Carrie is the first Stephen King book I ever read. As I share a name with the protagonist, I figured I might as well read the damn thing so I would at least get the allusions people made to the novel. Therefore, at 13, I walked into the local library and hunted down the Stephen King section, which at the time was entirely made up of paper backs crammed into one tall rotating rack. I had no idea what I was getting myself into.

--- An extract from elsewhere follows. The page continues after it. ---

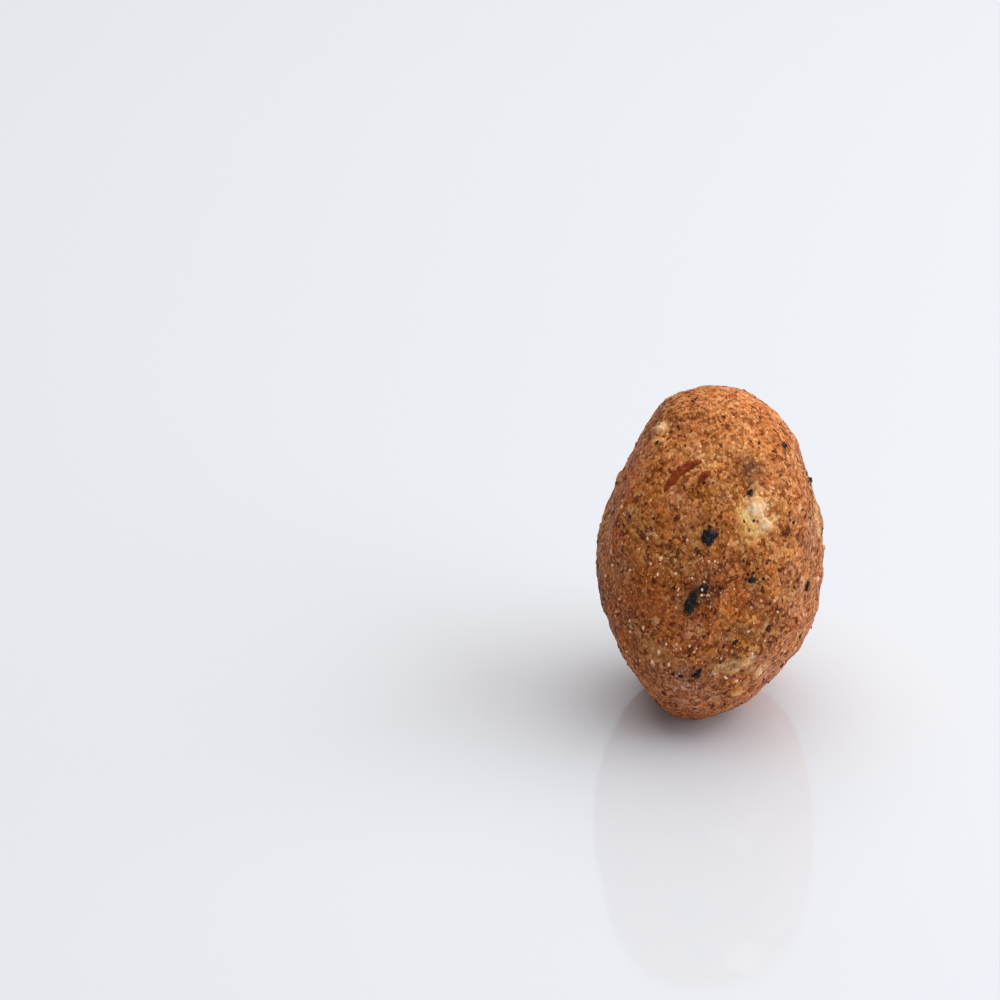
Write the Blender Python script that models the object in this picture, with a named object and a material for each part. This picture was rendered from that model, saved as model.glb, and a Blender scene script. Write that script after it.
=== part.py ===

The story concerns Carrie White, a teenager living in Maine. She is neither attractive nor particularly bright, and due to her upbringing by a religious fanatic mother, her social skills are also nothing special. She has spent most of her life as the butt of every joke, tortured by her classmates and ignored by almost everyone else. The one thing Carrie has going for her--as she discovers one day during gym class--is a latent talent for telekinesis. Several stories--including that of Carrie, her classmate Sue, antagonist Chris, and the rest of the town--are entwined, coming together in a final explosive confrontation.

The story is probably familiar, as it's become a part of popular culture due to the film version with Sissy Spacek and Piper Laurie. However, the book is definitely worth reading. It's set up as an epistolary novel, combining news clippings, "witness testimony," and "scientific papers" as well as sections from the characters' points of view. In style, it has a lot in common with Dracula, which King has often mentioned as a strong influence on his writing. The characters are compelling, and you definitely find yourself sympathizing with Carrie, even if you do what is going to happen in the end.

I highly recommend this--it's a quick read, free from King's usual ramblings and tangents (which, though I do enjoy them, can lead to bloat in some of his works). It's a good introduction to his style without the thousand page commitment.